Several important misunderstandings arise around Ereshkigal and her mythology.

  • A common belief holds that Ereshkigal is an evil goddess who kills Inanna out of malice or jealousy. Her action in the myth is presented as the application of the underworld’s laws, which apply to everyone regardless of status. The myth frames her authority as cosmic necessity, not cruelty.
  • Ereshkigal is sometimes conflated with Persephone. While both are queens of the underworld in their respective traditions, and scholars have noted structural parallels, they are distinct figures from very different cultural and mythological contexts. Persephone is an abductee whose story centers on her relationship with the upper world; Ereshkigal is the permanent sovereign of the underworld who cannot leave.
  • The myth is sometimes read as a straightforward fertility-and-death allegory in which Inanna represents crops dying and returning. Scholars of Sumerian religion now read the myth as considerably more complex, addressing cosmic justice, the integration of shadow, and the limits of divine power rather than as seasonal allegory alone.
  • Ereshkigal is occasionally described as Inanna’s enemy. The myth presents them as counterparts and even as aspects of a larger whole; the restoration of Inanna requires the compassionate acknowledgment of Ereshkigal’s suffering rather than her defeat or destruction.
  • The Nergal and Ereshkigal myth, in which Ereshkigal acquires a consort, is sometimes dismissed as a later addition that diminishes her power. It is a distinct Akkadian myth that adds dimension to her character rather than diminishing the Sumerian account; both myths together give a fuller picture of the underworld goddess than either alone provides.

People also ask

Questions

Who is Ereshkigal in Sumerian mythology?

Ereshkigal is the queen of the Kur, the Sumerian underworld, and the older sister of Inanna. She rules the realm of the dead and cannot leave her domain. In the Descent of Inanna, she serves as Inanna's counterpart, the shadow self that Inanna must face and be destroyed by before returning transformed. Her name means "queen of the great below" or "queen of the great earth."

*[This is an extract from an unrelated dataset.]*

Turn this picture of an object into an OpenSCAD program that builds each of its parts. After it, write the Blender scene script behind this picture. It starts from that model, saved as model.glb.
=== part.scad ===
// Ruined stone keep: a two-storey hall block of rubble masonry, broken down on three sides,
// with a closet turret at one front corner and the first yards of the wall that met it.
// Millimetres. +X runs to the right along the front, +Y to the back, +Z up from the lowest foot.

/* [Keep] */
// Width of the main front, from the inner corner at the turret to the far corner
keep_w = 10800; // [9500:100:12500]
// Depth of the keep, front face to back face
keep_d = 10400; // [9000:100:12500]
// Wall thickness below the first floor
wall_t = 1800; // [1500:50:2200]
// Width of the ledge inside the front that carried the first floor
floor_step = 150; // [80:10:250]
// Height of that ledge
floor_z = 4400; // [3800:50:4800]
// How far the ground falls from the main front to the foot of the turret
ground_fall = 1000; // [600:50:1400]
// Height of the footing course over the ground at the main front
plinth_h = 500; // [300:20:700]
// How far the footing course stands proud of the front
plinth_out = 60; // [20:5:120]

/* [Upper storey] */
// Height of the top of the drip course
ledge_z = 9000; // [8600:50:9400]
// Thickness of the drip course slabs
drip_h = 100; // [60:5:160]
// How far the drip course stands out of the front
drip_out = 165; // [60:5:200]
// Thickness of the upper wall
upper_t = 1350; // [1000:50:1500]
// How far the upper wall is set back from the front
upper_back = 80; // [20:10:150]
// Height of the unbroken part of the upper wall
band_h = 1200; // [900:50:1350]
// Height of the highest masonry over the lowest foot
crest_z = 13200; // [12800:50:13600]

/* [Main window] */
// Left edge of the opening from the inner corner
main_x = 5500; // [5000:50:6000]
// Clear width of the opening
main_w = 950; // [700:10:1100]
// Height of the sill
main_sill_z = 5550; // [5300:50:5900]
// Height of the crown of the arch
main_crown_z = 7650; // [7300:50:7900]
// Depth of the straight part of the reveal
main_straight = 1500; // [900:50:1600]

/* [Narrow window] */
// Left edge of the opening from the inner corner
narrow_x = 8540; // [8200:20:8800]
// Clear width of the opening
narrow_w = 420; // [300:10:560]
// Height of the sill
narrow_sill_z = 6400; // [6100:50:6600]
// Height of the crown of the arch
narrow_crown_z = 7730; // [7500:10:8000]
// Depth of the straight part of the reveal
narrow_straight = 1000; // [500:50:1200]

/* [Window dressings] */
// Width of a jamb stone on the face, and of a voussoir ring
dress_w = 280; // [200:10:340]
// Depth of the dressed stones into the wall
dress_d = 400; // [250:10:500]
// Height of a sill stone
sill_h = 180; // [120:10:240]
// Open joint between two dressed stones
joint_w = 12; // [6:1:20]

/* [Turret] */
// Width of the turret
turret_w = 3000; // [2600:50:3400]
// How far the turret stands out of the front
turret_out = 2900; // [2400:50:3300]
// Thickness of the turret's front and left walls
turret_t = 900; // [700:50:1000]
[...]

What is Ereshkigal's role in the Inanna descent myth?

In the Descent of Inanna, Ereshkigal kills Inanna with the Eye of Death when Inanna arrives at her throne naked and bowed. She represents absolute death, the stage beyond which nothing can pass without transformation. The restoration of Inanna requires the mollification of Ereshkigal's grief, accomplished by small beings Enki sends to mourn with her rather than to challenge her authority.

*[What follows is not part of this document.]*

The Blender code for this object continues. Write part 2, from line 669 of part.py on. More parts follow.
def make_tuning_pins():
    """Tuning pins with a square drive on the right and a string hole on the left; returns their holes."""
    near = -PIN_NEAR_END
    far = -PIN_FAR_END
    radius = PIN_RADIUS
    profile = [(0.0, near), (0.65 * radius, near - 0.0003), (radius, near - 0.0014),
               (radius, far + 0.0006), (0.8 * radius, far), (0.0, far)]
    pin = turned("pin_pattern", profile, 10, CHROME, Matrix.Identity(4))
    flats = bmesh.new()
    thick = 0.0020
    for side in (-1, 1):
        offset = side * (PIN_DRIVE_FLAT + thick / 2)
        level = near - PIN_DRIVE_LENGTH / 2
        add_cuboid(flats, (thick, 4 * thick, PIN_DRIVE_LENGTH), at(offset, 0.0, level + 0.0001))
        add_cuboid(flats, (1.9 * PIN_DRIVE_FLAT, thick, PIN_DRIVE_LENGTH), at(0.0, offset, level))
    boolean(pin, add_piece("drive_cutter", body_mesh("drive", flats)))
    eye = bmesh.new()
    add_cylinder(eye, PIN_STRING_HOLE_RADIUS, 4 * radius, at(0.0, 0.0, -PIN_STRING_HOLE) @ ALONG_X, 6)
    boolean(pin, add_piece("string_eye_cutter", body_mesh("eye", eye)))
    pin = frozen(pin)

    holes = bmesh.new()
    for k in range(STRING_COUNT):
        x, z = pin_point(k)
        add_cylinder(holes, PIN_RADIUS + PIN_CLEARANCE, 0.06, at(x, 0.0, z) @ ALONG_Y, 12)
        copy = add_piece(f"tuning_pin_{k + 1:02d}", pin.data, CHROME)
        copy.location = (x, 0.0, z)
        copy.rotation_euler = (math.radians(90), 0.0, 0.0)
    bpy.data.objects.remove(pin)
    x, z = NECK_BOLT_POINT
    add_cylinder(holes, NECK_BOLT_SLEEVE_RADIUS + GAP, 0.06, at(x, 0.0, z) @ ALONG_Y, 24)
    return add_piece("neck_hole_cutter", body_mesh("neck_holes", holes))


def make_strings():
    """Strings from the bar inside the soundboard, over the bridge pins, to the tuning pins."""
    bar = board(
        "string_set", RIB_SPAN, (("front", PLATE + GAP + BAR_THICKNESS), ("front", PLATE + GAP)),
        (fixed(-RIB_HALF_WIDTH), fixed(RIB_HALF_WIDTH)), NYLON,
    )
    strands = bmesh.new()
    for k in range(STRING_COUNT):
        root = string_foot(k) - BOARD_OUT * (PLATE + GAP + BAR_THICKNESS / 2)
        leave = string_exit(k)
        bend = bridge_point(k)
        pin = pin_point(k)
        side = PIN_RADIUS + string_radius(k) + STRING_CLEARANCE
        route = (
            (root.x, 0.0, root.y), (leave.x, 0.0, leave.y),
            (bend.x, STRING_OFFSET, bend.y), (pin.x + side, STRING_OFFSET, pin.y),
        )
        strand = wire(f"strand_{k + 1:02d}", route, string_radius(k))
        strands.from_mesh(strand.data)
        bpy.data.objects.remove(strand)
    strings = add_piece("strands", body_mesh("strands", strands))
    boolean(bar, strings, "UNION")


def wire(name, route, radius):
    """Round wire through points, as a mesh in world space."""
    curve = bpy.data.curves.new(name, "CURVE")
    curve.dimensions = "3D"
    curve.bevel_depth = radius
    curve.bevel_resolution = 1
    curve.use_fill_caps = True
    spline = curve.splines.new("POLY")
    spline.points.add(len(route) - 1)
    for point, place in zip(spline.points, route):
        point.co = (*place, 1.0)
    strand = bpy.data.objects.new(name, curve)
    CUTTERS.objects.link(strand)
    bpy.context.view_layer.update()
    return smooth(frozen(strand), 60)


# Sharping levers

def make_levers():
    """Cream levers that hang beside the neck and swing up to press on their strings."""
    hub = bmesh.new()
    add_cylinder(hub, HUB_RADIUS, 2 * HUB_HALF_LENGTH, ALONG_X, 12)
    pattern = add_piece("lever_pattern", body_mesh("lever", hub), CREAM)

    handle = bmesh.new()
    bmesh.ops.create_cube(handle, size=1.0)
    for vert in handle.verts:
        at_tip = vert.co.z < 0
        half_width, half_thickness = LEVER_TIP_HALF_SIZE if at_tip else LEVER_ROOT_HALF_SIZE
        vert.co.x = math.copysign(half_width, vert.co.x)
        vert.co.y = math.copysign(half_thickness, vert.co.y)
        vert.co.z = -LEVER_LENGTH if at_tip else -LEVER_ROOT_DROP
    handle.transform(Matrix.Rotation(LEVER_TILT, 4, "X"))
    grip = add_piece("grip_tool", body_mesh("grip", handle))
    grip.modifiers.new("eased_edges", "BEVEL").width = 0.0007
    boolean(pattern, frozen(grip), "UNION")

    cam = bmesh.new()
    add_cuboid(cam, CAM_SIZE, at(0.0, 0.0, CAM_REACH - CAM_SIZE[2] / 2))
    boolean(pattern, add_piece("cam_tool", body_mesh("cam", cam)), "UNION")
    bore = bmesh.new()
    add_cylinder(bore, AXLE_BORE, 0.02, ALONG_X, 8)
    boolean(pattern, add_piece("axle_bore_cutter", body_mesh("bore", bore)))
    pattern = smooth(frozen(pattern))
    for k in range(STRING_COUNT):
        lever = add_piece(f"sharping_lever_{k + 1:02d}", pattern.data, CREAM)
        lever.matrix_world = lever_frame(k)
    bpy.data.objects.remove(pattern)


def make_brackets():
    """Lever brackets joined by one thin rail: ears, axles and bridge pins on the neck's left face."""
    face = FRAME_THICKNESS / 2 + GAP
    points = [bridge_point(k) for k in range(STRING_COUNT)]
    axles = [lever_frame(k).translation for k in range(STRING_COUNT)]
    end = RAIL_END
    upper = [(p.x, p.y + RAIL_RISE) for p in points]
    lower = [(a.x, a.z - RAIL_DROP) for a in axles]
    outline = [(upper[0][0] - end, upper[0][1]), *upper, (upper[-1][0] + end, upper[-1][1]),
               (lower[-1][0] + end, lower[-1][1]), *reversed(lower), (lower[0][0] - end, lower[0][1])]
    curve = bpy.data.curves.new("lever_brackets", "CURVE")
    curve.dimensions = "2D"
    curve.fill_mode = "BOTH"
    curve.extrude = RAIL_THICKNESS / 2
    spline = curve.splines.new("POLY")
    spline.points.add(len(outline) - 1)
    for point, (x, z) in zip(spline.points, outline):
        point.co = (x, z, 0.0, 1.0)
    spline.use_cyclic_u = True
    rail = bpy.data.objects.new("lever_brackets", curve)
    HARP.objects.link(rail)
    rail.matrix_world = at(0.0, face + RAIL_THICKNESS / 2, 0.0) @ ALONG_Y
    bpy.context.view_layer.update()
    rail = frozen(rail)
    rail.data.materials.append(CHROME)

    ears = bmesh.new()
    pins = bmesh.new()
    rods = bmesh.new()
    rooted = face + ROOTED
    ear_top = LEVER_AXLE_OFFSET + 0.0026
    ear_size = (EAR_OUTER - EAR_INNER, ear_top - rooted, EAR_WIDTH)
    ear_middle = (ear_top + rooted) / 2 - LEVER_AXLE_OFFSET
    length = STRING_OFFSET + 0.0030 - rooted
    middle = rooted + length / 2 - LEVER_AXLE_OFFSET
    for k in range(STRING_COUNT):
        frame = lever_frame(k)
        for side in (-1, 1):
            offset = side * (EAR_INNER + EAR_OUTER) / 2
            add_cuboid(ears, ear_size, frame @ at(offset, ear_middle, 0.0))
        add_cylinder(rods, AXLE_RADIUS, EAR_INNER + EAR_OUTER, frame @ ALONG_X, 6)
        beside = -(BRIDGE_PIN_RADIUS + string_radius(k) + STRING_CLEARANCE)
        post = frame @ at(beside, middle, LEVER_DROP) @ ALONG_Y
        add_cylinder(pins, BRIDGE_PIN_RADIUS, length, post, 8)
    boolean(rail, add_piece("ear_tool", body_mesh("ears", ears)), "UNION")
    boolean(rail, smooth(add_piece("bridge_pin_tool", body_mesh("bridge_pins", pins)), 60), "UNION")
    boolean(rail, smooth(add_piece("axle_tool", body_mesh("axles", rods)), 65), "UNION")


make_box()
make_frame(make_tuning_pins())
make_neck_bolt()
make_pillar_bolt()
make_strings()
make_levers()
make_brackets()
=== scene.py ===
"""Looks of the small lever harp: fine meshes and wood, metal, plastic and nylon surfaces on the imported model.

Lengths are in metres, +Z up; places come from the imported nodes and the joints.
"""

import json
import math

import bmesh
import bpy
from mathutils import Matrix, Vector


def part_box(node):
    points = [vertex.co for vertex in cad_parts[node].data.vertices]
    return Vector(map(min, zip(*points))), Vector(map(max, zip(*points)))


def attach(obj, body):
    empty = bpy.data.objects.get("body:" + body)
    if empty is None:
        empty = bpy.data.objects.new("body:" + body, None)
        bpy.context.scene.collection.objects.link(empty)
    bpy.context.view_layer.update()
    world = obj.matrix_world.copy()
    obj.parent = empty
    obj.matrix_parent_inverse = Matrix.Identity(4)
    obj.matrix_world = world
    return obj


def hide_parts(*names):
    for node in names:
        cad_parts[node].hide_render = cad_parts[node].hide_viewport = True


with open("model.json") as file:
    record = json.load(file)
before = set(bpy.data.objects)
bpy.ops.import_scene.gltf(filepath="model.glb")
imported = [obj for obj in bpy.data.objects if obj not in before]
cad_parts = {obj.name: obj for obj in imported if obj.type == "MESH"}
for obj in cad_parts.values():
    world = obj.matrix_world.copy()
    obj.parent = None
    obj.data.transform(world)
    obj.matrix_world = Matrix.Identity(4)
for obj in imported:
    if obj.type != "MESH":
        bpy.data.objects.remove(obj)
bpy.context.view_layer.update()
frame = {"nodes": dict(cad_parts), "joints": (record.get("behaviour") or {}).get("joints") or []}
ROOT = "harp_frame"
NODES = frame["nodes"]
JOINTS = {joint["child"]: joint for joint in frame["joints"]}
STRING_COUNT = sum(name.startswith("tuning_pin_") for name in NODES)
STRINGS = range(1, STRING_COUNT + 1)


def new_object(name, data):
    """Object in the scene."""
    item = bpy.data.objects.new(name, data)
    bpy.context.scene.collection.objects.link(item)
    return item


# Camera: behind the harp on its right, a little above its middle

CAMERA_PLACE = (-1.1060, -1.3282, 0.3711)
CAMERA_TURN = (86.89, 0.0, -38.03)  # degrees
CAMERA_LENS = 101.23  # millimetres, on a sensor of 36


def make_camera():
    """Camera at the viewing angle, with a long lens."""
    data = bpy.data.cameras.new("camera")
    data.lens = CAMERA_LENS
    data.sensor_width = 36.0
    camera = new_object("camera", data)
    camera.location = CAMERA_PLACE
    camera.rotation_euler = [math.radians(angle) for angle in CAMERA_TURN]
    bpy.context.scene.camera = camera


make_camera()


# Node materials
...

What is the myth of Ereshkigal and Nergal?

In the Akkadian myth of Nergal and Ereshkigal, the war god Nergal descends to the underworld after an affront to Ereshkigal and eventually becomes her consort and co-ruler. The myth explores the nature of the underworld as a place that requires its own kind of love and governance, and Ereshkigal as someone whose terrible power coexists with a genuine capacity for love and longing.

How do modern practitioners work with Ereshkigal?

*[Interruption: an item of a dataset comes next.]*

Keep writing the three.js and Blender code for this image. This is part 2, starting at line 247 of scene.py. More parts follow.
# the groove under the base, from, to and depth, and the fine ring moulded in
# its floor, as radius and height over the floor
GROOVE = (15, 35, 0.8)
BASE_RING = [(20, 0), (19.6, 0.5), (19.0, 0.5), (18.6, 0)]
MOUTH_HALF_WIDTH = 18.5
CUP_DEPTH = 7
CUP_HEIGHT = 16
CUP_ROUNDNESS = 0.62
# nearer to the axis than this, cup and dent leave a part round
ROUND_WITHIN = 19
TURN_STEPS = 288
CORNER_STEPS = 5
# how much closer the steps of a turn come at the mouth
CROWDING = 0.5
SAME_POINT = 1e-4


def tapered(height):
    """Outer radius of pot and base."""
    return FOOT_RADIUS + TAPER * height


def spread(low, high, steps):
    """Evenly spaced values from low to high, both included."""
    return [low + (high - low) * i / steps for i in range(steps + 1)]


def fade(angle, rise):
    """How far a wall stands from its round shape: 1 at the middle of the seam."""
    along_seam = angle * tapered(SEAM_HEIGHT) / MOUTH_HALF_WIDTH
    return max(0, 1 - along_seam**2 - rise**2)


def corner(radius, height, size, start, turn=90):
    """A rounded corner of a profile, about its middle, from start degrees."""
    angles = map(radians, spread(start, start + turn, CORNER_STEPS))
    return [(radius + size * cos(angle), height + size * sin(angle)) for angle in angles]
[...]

Modern practitioners working with Ereshkigal do so primarily in the context of shadow work, grief, and descent processes. She is understood as the energy of absolute and necessary endings, the part of the psyche or the cosmos that holds what cannot be returned to the light. Working with her requires genuine courage and the willingness to sit with grief and dissolution without rushing toward resolution.